Jordan Boyd-Graber is an associate professor in the University of Maryland’s Computer Science Department, iSchool, UMIACS, and Language Science Center. Jordan’s research focus is in applying machine learning and Bayesian probabilistic models to problems that help us better understand social interaction or the human cognitive process. He and his students have won “best of” awards at NIPS (2009, 2015), NAACL (2016), and CoNLL (2015), and Jordan won the British Computing Society’s 2015 Karen Spärk Jones Award and a 2017 NSF CAREER award.

Invited Talk 4 by Hua Wu [video]

Title: Baidu Simultaneous Translation: Research and Applications
Abstract: Simultaneous translation has been widely studied and used in recent years. In this talk, I will introduce the main challenges of simultaneous translation and our solutions. We proposed methods to get tradeoff between translation quality and latency, such as segmentation models to split ASR output into information units, the incremental TTS to reduce time latency. We also proposed end-to-end models that jointly learns ASR and speech-to-text translation. In order to facilitate research on simultaneous translation, we released BSTC, a Chinese-English simultaneous translation data set containing about 70 hours of Chinese speech audio, human transcripts, ASR results and English translations. In the last part of this talk, I will also introduce the applications of our simultaneous translation system, such as online meetings, lectures, and plugins for video translation.

Hua Wu is the Chief Scientist of Baidu NLP. Her research interests span a wide range of topics including machine translation, dialogue systems, knowledge graph, etc. She was a leading member of the machine translation project to win the second prize of the State Preeminent Science and Technology Award of China. She was the Program Co-Chair of ACL (the Association for Computational Linguistics) in 2014 and AACL in 2020 (Asia-Pacific Chapter of ACL).

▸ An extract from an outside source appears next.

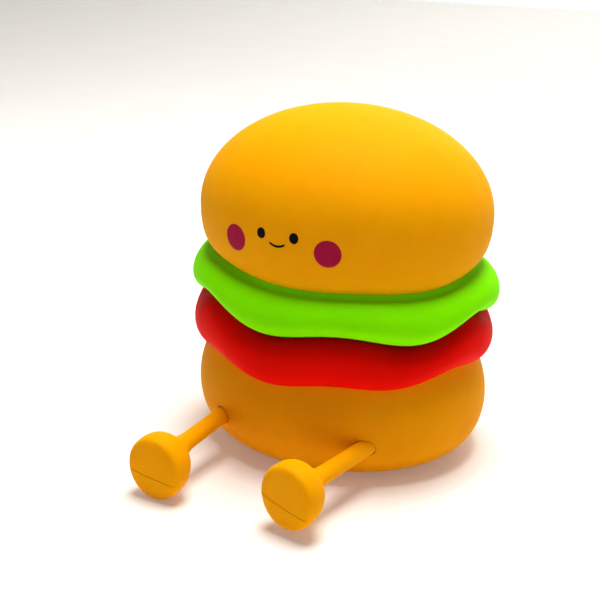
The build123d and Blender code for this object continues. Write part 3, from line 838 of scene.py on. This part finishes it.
def bead(points: list[Vector], radius: float, name: str, body: Body, finish: Finish) -> None:
    """Lay a thin round bead along points on a surface.

    Args:
        points: places on the surface, in order.
        radius: the bead's radius in metres.
        name: piece name.
        body: body that it moves with.
        finish: its material.
    """
    mesh = bmesh.new()
    rim: list[bmesh.types.BMEdge] = []
    last = Matrix()
    for number, point in enumerate(points):
        ahead = points[min(number + 1, len(points) - 1)] - points[max(number - 1, 0)]
        place = Matrix.Translation(point) @ ahead.to_track_quat("Z", "Y").to_matrix().to_4x4()
        if not rim:
            made = bmesh.ops.create_circle(mesh, segments=8, radius=radius, cap_ends=True, matrix=place)
            rim = list({edge for vert in made["verts"] for edge in vert.link_edges})
        else:
            grown = bmesh.ops.extrude_edge_only(mesh, edges=rim)["geom"]
            verts = [item for item in grown if isinstance(item, bmesh.types.BMVert)]
            rim = [item for item in grown if isinstance(item, bmesh.types.BMEdge)]
            bmesh.ops.transform(mesh, matrix=place @ last.inverted(), verts=verts)
        last = place
    bmesh.ops.holes_fill(mesh, edges=[edge for edge in mesh.edges if edge.is_boundary], sides=0)
    finish_piece(mesh, name, body, finish)


# ---- studio ------------------------------------------------------------------
@dataclass(frozen=True)
class SoftBox:
    """A round area light.

    Args:
        name: its name.
        place: where it stands, in metres.
        target: what it faces.
        size: its width in metres.
        power: its power in watts.
    """

    name: str
    place: tuple[float, float, float]
    target: tuple[float, float, float]
    size: float
    power: float


@dataclass
class Studio:
    """Pale floor and backdrop, soft light and the camera."""

    azimuth: float = 25.0
    elevation: float = 20.0
    distance: float = 456.0 * MM
    pivot_z: float = 54.0 * MM
    aim: tuple[float, float] = (-16.73 * MM, 54.85 * MM)
    roll: float = 0.78
    lens: float = 69.62
    wall_y: float = 1.7
    sheet_size: float = 3.0
    boxes: tuple[SoftBox, ...] = (
        SoftBox("overhead", (0.03, 0.05, 0.95), (0.0, 0.0, 0.06), 0.50, 10.8),
        SoftBox("front", (-0.45, -0.9, 0.75), (0.0, 0.0, 0.06), 0.9, 0.15),
        SoftBox("backdrop", (0.0, 1.45, 1.0), (0.0, 1.45, 0.0), 1.2, 7.0),
    )
    surround: str = "#FFFBF5"
    surround_strength: float = 0.20

    def build(self) -> None:
        """Set the camera, the tabletop, the card that stands behind it and the lights."""
        self._camera()
        self._sheet("floor", Matrix(), TABLETOP)
        upright = Matrix.Rotation(math.pi / 2, 4, "X")
        self._sheet("wall", Matrix.Translation((0, self.wall_y, 0)) @ upright, CARD)
        self._lights()

    def _camera(self) -> None:
        """Camera that circles the lamp's axis and looks a little to its left."""
        turn, lift = math.radians(self.azimuth), math.radians(self.elevation)
        back = Vector((math.sin(turn) * math.cos(lift), -math.cos(turn) * math.cos(lift), math.sin(lift)))
        right = Vector((math.cos(turn), math.sin(turn), 0))
        place = back * self.distance + Vector((0, 0, self.pivot_z))
        target = right * self.aim[0] + Vector((0, 0, self.aim[1]))
        data = bpy.data.cameras.new("camera")
        data.sensor_width = 36.0
        data.lens = self.lens
        data.clip_start = 0.01
        camera = bpy.data.objects.new("camera", data)
        facing = (target - place).to_track_quat("-Z", "Y").to_matrix().to_4x4()
        tilt = Matrix.Rotation(math.radians(self.roll), 4, "Z")
        camera.matrix_world = Matrix.Translation(place) @ facing @ tilt
        bpy.context.scene.collection.objects.link(camera)
        bpy.context.scene.camera = camera

    def _sheet(self, name: str, place: Matrix, finish: Finish) -> None:
        """Add a flat sheet that belongs to the studio.

        Args:
            name: its name.
            place: where it goes from the middle of the floor.
            finish: its material.
        """
        mesh = bmesh.new()
        bmesh.ops.create_grid(mesh, x_segments=1, y_segments=1, size=self.sheet_size)
        bmesh.ops.transform(mesh, matrix=place, verts=mesh.verts)
        data = bpy.data.meshes.new(name)
        mesh.to_mesh(data)
        mesh.free()
        data.materials.append(finish.build())
        sheet = bpy.data.objects.new(name, data)
        bpy.context.scene.collection.objects.link(sheet)

    def _lights(self) -> None:
        """Hang the soft boxes in a pale surround, and show colours as they are."""
        for box in self.boxes:
            data = bpy.data.lights.new(box.name, "AREA")
            data.shape = "DISK"
            data.size = box.size
            data.energy = box.power
            lamp = bpy.data.objects.new(box.name, data)
            lamp.location = box.place
            facing = Vector(box.target) - Vector(box.place)
            lamp.rotation_euler = facing.to_track_quat("-Z", "Y").to_euler()
            bpy.context.scene.collection.objects.link(lamp)
        world = bpy.data.worlds.new("surround")
        world.use_nodes = True
        background = world.node_tree.nodes["Background"]
        background.inputs["Color"].default_value = srgb(self.surround)
        background.inputs["Strength"].default_value = self.surround_strength
        bpy.context.scene.world = world
        bpy.context.scene.view_settings.view_transform = "Standard"


def dress_frame() -> None:
    """Give each CAD node that shows its own finish."""
    for name, finish in NODE_FINISHES.items():
        node = frame["nodes"][name]
        material = finish.build()
        node.data.materials.clear()
        node.data.materials.append(material)
        LOG.info("%s dressed in %s", name, material.name)


def leg_joint(name: str) -> tuple[Vector, Vector]:
    """Root and direction of a leg, from its joint."""
    joint = next(item for item in frame["joints"] if item["name"] == name)
    return Vector(joint["pos_m"]), Vector(joint["axis"]).normalized()


def main() -> None:
    """Build everything in order."""
    logging.basicConfig(level=logging.INFO, format="%(message)s")
    Studio().build()
    dress_frame()
    bun = SoftShell().build()
    bpy.context.view_layer.update()
    PrintedFace(bun).build()
    for side, body, roll, offset in (
            ("left", Body.LEFT_LEG, 8.0, (-1.2 * MM, -3.0 * MM)),
            ("right", Body.RIGHT_LEG, 12.0, (-0.6 * MM, -0.8 * MM)),
    ):
        root, along = leg_joint(f"{side}_leg_turn")
        Foot(side, body, root, along, math.radians(roll), offset).build()


if __name__ == "__main__":
    main()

Invited Talk 5 by Kay-Fan Cheung [video]

Title: Machine-aided simultaneous interpreting: An experiment
Abstract: The talk will report the results of an experiment investigating whether technology can improve the efficiency and quality of simultaneous interpreting (SI) by human interpreters. Unfamiliar accents are one factor that can negatively affect SI performance. The real-time transcription of accented speech by automatic speech recognition (ASR) technology may aid interpreters. However, SI performance may suffer because of the additional effort needed to read the ASR transcription while juggling the multiple sub-tasks of SI.
Twenty-four native Mandarin-speaking participants performed SI of a speech in English by a non-native speaker into Mandarin Chinese. Parts of the speech were subtitled by ASR technology while other parts were not. Raters scored the Mandarin SI renditions on two parameters: accuracy and fluency. Quantitative analysis of the scores indicated that the raters scored the subtitled parts higher for accuracy but lower for fluency than the un-subtitled parts. Qualitative analysis of post-test interviews with the participants suggested that correct ASR-generated subtitles can improve SI performance. However, having to read the subtitles, especially when incorrect, was perceived as a hindrance to the SI process.
The data suggest that correct subtitles generated by ASR technology may improve the performance of human interpreters. The SI curriculum should incorporate training on how to use subtitles generated by ASR technology.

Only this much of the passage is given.